Time to brine.
Hershel Greenbaum (Seth Rogan) immigrates to America with his wife, Sarah (Sarah Snook) and begins to work in a pickle factory to fuel his American dream. One day he's accidentally knocked into a pickling vat, and the factory is condemned so he's left to brine for 100 years until two kids accidentally free him. He then meets his only living relative, great-grandson, Ben (also played by Rogan) and becomes a media sensation.
I absolutely love how they explain the science of how he was able to stay alive. It's hysterical. Sometimes the easiest way is the best way. When I sat down to watch this on Saturday night (pro tip: it's best to have pickles handy in your house because you will want to eat one at some point during this movie) I had pretty much forgotten the trailer I had seen months ago. Because of that, the conflict in the movie was a bit of a welcomed surprise for me.
Seth Rogan is great in this. It's easily the best performance he's ever given. Both Hershel and Ben are very different and Rogan never loses sight of that. He's never just playing "Ben with an accent" when he's playing Hershel, and vice versa. They're both fleshed out characters in their own right.
I will say structure wise, this movie does play out a bit like a shorter Judd Apatow film, meaning it has about 15 minutes or so towards the end after the main conflict has reached its crescendo where is absolutely drags while the main character ponders what he did wrong. But that aside, I laughed enough to make this worth my time.
Memorable Quote: "I will create a pickle empire and prove you stupid." - Hershel (Seth Rogan)
What I knew going in: The famous songs.
IMDB sums up Meet Me In St. Louis up best. "In the year leading up to the 1904 St. Louis World's Fair, the four Smith daughters learn lessons of life and love, even as they prepare for a reluctant move to New York." The majority of the film follows Esther Smith (Judy Garland) as she tries to get her new neighbor Jon Pruitt (Tom Drake) to notice her. Esther also has an older love sick sister Rose (Lucille Bremer) and two mischievous little sisters, Agnes and Tootie (Joan Carroll and Margaret O'Brien)
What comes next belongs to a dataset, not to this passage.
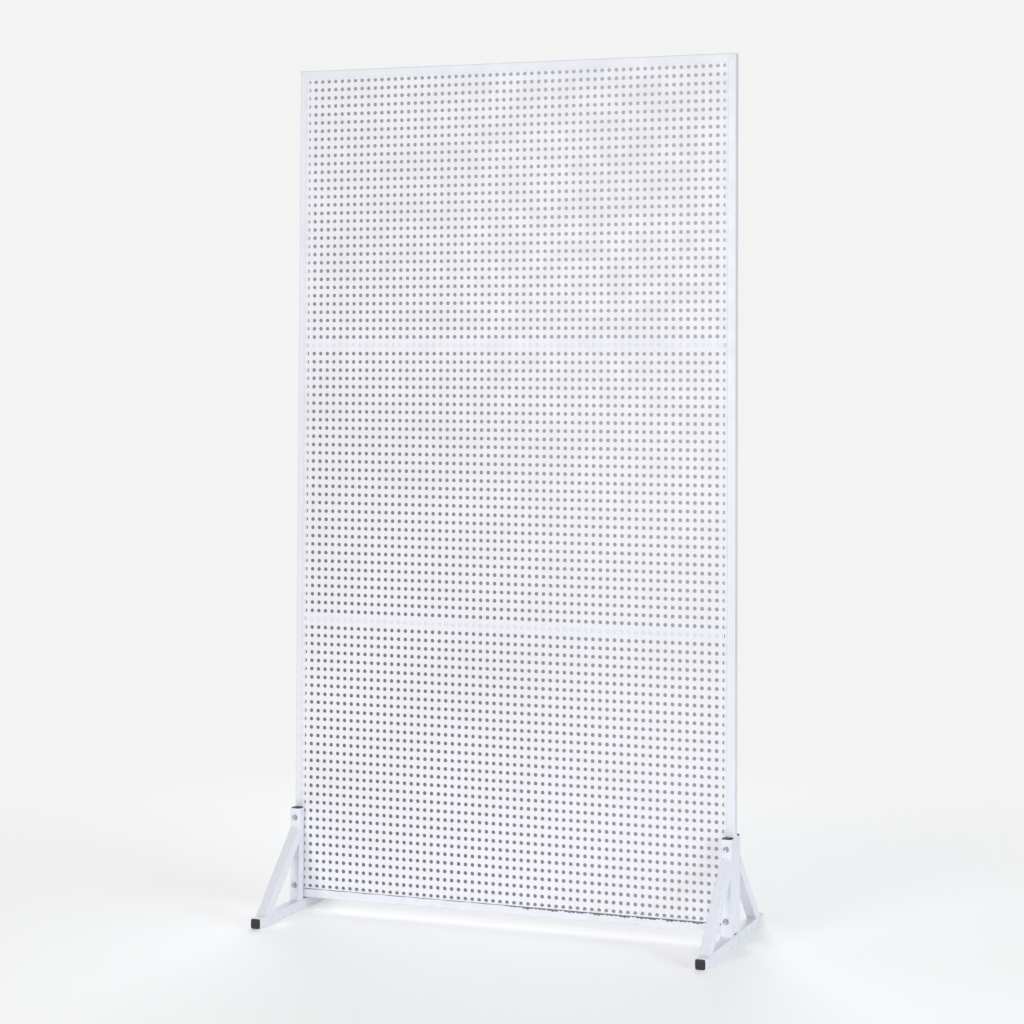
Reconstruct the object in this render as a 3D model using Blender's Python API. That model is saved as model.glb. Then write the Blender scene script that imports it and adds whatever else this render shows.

I realized, embarrassingly that I'm not very well versed in the late, great Judy Garland's filmography. I knew plenty about the drama surrounding her life, but I had only seen two of her films. This year I decided to right that wrong and I figured Meet Me In St. Louis was a good place to start.
This movie was delightful and just what I needed after a long, depressing week of another needless killing of a black man by a police officer in America. (You're reading this in August, but I'm typing this review on May 31st. Hopefully people have started to listen to the protesters more by now) It lifted my spirits for a short while, and for that I'm very thankful.
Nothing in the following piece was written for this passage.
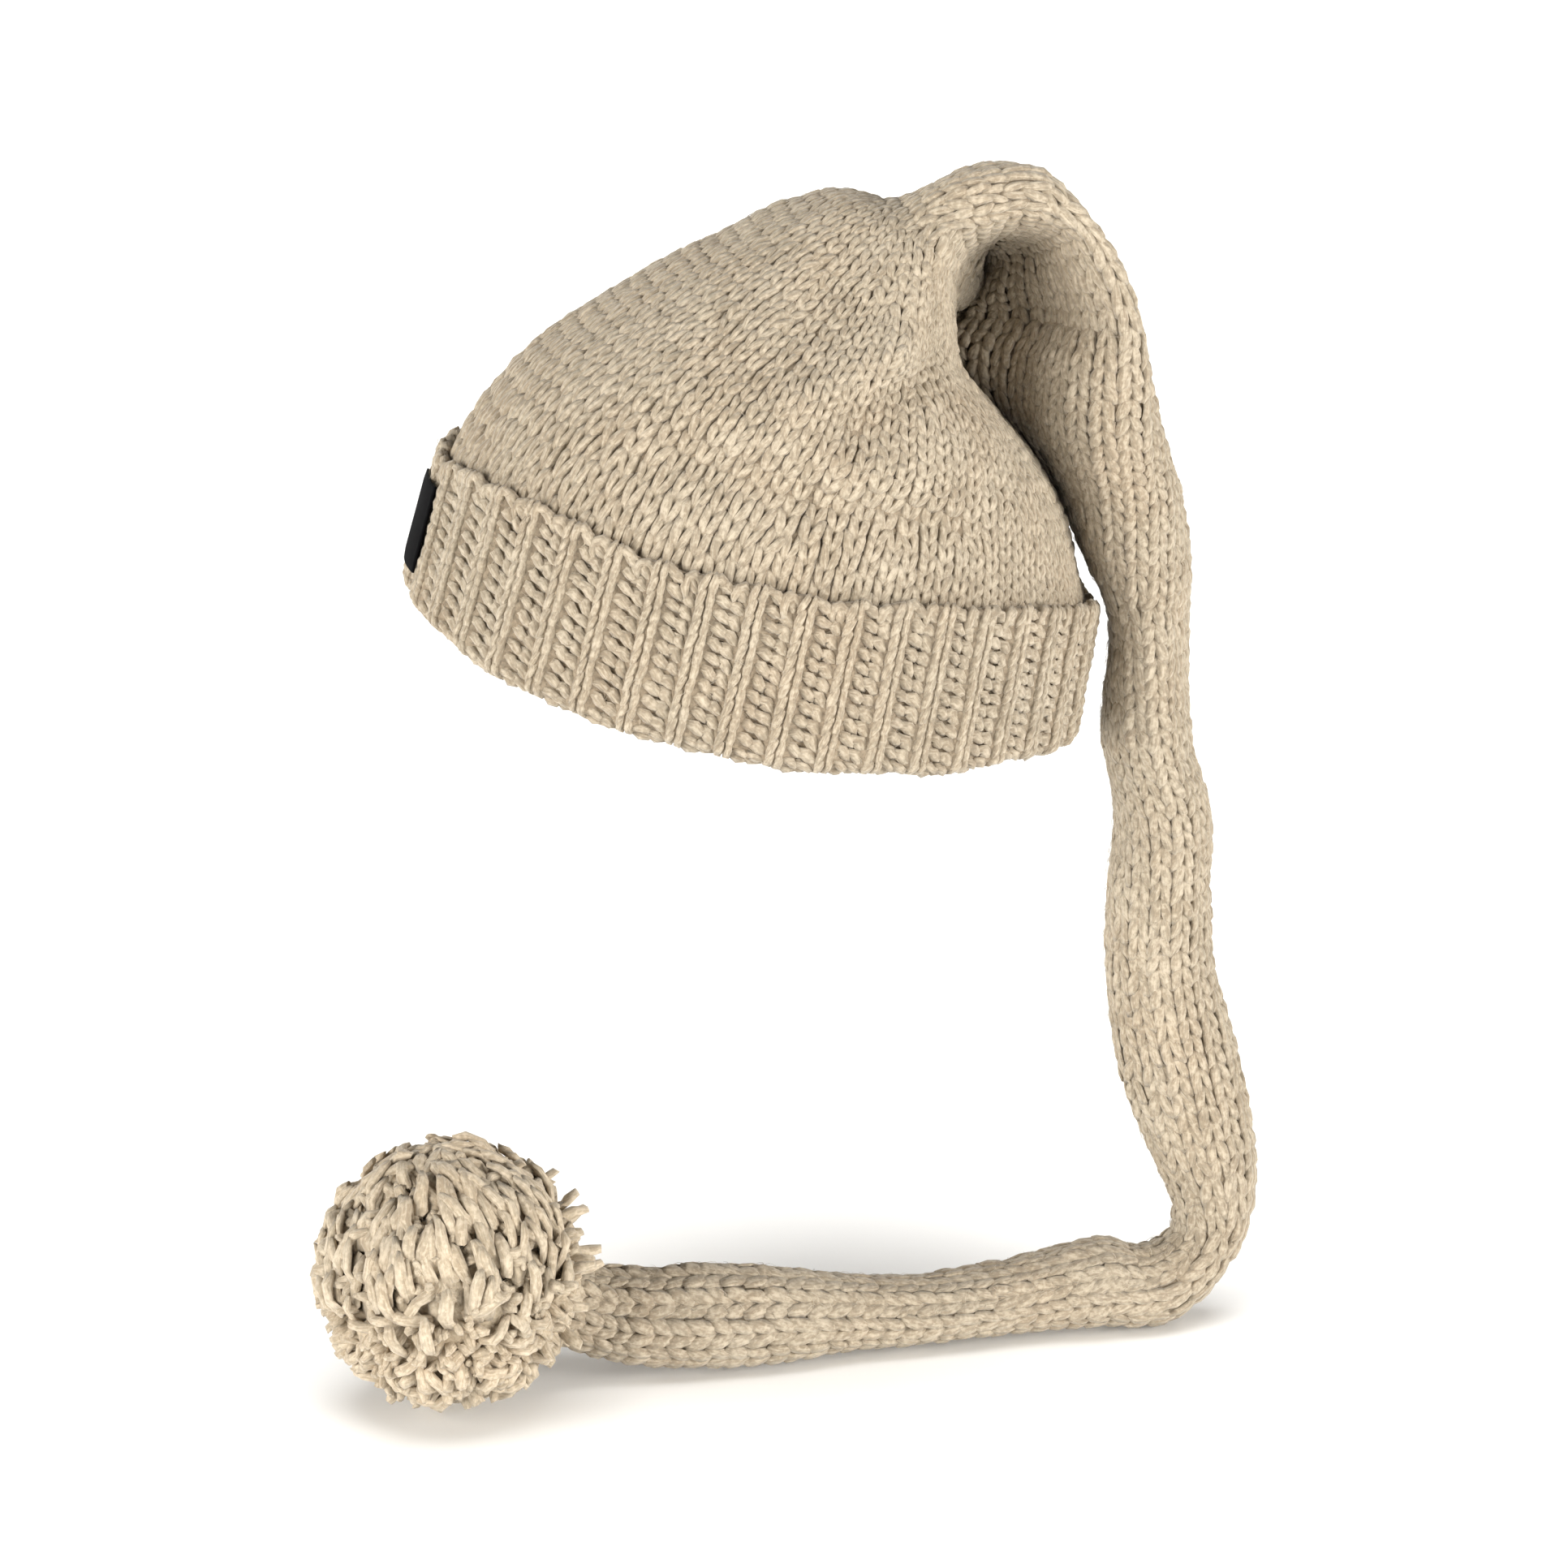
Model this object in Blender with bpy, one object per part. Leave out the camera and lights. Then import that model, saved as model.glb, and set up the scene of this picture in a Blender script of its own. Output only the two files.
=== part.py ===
"""A knitted stocking cap: folded rib cuff, limp crown, long tail and pompom.

The cap stands as a head holds it. The origin is the middle of the head
opening, +Z is up, -Y is the front and +X is the wearer's left. The long tail
rises from the back of the crown, bends over, hangs down behind the cuff and
runs forward again on the level where the pompom rests.
"""

import math
import random

import bmesh
import bpy
from mathutils import Vector

# Driving sizes of the head opening and the folded cuff, in metres
HEAD_LENGTH = 0.200
HEAD_WIDTH = 0.158
RIM_TILT = math.radians(15.6)
KNIT_WALL = 0.0045
CUFF_HEIGHT = 0.044
EDGE_DIP = 0.013
BACK_LEAN = 0.005
CUFF_LAYER = 0.0055
RIB_COUNT = 40
RIB_RELIEF = 0.0025
SCALLOP = 0.0012
EDGE_ROUND = 0.003
CROWN_TUCK = 0.014

# Driving sizes of the crown and the tail
ARCH_HEIGHT = 0.161
ARCH_WIDTH = 0.074
ARCH_DEPTH = 0.019
TAIL_WIDTH = 0.028
TAIL_DROP = 0.2243
TAIL_CLEARANCE = 0.0015

# Driving sizes of the folds on the crown
FOLD_REACH = 0.012
FOLD_LIFT = 0.005
FOLD_SIDE = 0.035
FAR_FOLDS = 0.6
HOLLOW_CURL = 1.30
NECK_CURL = 0.80

# Driving sizes of the pompom and the label
POMPOM_DIAMETER = 0.083
POMPOM_SIDE = 0.055
POMPOM_FRONT = 0.1004
LABEL_WIDTH = 0.026
LABEL_HEIGHT = 0.028
LABEL_THICKNESS = 0.0010
LABEL_DROP = 0.0035

# Clearances between neighbouring pieces
SEAM_GAP = 0.0003
TUCK_GAP = 0.0004

# The pompom's core and its flat seat for the tail, as shares of its radius
CORE_SHARE = 0.74
SEAT_SHARE = 0.77

# How wide a lock's end is, as a share of its foot
LOCK_SPREAD = 0.86

# How finely the shapes are cut into faces, and the turn between two rows from
# which a section is added between them
CROWN_SIDES = 40
TAIL_SIDES = 20
LABEL_STEPS = 8
MOST_BEND = math.radians(11)
POMPOM_SEED = 11

# How far the rim and the cuff's upper edge dip, in EDGE_DIP, by the angle from
# the front in degrees, the same on both sides
EDGE_SECTIONS = (
    (0, 0.30, 0.27),
    (20, 0.58, 0.05),
    (40, 0.93, 0.02),
    (65, 1.10, 0.32),
    (90, 0.98, 0.15),
    (115, 0.52, -0.27),
    (140, -0.02, -0.46),
    (160, -0.15, -0.35),
    (180, 0.00, 0.00),
)

# Where the vertices of one rib stand along its width, with the height of each
RIB_POINTS = ((-0.20, 1.0), (0.20, 1.0), (0.32, 0.0), (0.68, 0.0))

CUFF_THICKNESS = KNIT_WALL + TUCK_GAP + CUFF_LAYER
OUTER_HALF_LENGTH = HEAD_LENGTH / 2 + CUFF_THICKNESS
POMPOM_RADIUS = POMPOM_DIAMETER / 2
# The furthest the cuff reaches back, which the tail hangs clear of
BACK_REACH = ((OUTER_HALF_LENGTH - BACK_LEAN) * math.cos(RIM_TILT)
              + CUFF_HEIGHT * math.sin(RIM_TILT) + TAIL_CLEARANCE)

# Columns of the section tables:
#   name      where the section lies
#   y, z      a point of it, y in BACK_REACH, z in ARCH_HEIGHT above the rim
#             and in TAIL_DROP below it
#   side      how far to the wearer's left, in POMPOM_SIDE
#   turn      which way its outer face looks, in degrees from +Y towards +Z
#   depth     its half depth, and width its half width, as shares
#   lean      how far its left end leans outward, in degrees
#   square    exponent of its outline, 2 for an ellipse and more for a flat tube
#   held      which face the point is on: -1 inner, 0 middle, 1 outer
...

Judy is wonderful and her voice is just something else. The films is so bright and colorful and she radiates joy throughout. The Smith family was fun to watch and it was nice to get all the context behind the musical numbers I was familiar with. I wish Joan Carroll would've gotten more to do though. She opens the movie singing the title song briefly, then she's really just background noise to Margaret O'Brien, who had the juicer role of the two younger sisters.
Memorable Quote: "Oh I don't hate you, I just hate basketball." - Esther (Judy Garland)
Now onto Summer Stock, in this film Judy plays Jane, a down on her luck farmer whose sister Abigail (Gloria DeHaven) shows up one day with about 20 actors in tow and has promised them the barn for the show. Jane beings to butt heads, then fall for the show's director and star, Joe. (Gene Kelly)
I love me some Gene Kelly but everyone in this movie aside from Jane, Joe, and Esme (Marjorie Main) is too dumb for words. That made it a little hard to watch at times, but the dance numbers were so much fun that I would forget it about briefly. I read a lot about the backstage drama surrounding this film. How Judy was at the height of her drug addiction, and performance wise you never would've guessed. She's good here too and Kelly is an absolute delight.
As you probably can tell, I liked Meet Me In St. Louis far more, but don't sleep on Summer Stock. It's enjoyable enough, plot contrivances aside.
Memorable Quote: "We're trying to tell a story with music and song and dance." - Joe (Gene Kelly)
The Sopranos - After 84 years, I'm finally starting the Sopranos. So far so good, I'm only on season 2 but it got off to a better start than the last old HBO show binged.